Ganz so positiv gegenüber den Vögeln fällt das Urteil in Röckels „Vogelgott“ nicht aus. Vielmehr zieht sie ihre Leser nach dem Prolog in eine düstere Familien- und zugleich Fantasy-Geschichte hinein, in der die Vogelgötter, die auch menschliche Gestalt annehmen, überwiegend bedrohlich erscheinen. In drei Teilen fächert der Roman die Geschichte der drei Kinder des Jägers Weyde auf. Sie alle werden in ihren Leben auf unterschiedliche Weise unheilvoll mit den verfolgten Vögeln des Vaters konfrontiert: Der jüngste Sohn Thedor lässt sich auf eine gefährliche Reise als Helfer bei einem Volk der Aza ein, gerät in ein undurchsichtiges Reich von Vogelmenschen und endet nach einer katastrophalen Entwicklung im Krankenhaus. Die Tochter Dora verschreibt sich einer Kunst-Promotion über einen Kirchenmaler namens Johannes Wolmuth, stößt bei der Recherche auf Bilder von geflügelten Wesen, die einst vom Volk wie böse Engel angebetet wurden – und beginnt selbst rauschhaft allerlei Mischwesen zu malen. Der älteste Sohn Lorenz recherchiert als Journalist über die Vogelmenschen und gerät schließlich ebenfalls immer tiefer in deren Bann.
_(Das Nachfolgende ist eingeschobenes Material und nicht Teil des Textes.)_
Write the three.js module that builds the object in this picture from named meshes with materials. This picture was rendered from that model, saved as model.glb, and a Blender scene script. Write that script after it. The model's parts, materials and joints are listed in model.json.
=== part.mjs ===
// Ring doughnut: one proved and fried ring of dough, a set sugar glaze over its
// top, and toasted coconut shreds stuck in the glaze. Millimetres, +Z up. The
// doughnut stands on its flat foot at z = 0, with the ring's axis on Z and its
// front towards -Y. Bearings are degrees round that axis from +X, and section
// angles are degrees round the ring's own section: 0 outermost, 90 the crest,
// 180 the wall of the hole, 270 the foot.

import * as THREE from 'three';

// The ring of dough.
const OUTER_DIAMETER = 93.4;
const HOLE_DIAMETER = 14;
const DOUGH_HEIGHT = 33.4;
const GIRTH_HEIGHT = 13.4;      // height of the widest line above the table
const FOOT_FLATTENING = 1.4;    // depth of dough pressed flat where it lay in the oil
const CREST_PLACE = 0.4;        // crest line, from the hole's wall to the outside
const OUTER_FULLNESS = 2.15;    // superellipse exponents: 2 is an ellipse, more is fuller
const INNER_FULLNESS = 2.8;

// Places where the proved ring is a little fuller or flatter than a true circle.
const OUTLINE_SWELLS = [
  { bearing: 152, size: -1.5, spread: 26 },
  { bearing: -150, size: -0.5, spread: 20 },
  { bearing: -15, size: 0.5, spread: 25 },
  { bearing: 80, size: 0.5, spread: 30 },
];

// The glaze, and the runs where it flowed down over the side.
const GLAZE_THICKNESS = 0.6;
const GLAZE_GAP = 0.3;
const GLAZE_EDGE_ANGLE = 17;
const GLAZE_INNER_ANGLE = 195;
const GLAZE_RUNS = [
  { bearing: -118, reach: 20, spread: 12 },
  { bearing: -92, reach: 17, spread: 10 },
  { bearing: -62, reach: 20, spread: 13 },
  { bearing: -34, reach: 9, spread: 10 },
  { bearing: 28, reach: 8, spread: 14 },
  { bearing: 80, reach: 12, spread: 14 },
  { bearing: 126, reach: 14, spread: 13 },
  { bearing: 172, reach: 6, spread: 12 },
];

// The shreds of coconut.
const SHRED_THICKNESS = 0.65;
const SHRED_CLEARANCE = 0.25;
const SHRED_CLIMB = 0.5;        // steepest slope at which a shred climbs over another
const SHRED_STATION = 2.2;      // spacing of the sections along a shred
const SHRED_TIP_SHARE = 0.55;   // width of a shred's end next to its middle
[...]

Eindeutige Erklärungen bietet Röckels Roman nicht an, für all die seltsamen Auflösungserscheinungen zwischen Himmel und Erde, Mensch und Tier, Wirklichkeit und Wahn. Vielleicht ist auch alles nur ein Traum, tiefenpsychologisch zu deuten. Röckel spricht einmal vom „Schauder der unauflösbaren Ambivalenz“ – sie liebt das Verwischen von Spuren, das Verschwimmen von Konturen und Grenzen. Da ihr Roman durch die Perspektivwechsel immer neue Richtungen einschlägt und die Motive dabei sorgsam und subtil verschränkt, folgt man den ausgelegten Fährten gerne. Eine Grund-Irritation jedoch bleibt, ja soll wohl bleiben. Befördert wird sie nicht zuletzt durch Sätze wie diese: „Wir sehen nichts mehr, wenn wir zum Himmel aufschauen. Aber wenn Gott nicht mehr da ist, übernimmt die Natur die Macht.“ Vielleicht als Riesenvogel.

ANTJE WEBER

Susanne Röckel, 1953 geboren, lebt als Schriftstellerin und Übersetzerin in München. 1999 erhielt sie den Tukan-Preis, 2017 ein Arbeitsstipendium der Stadt München.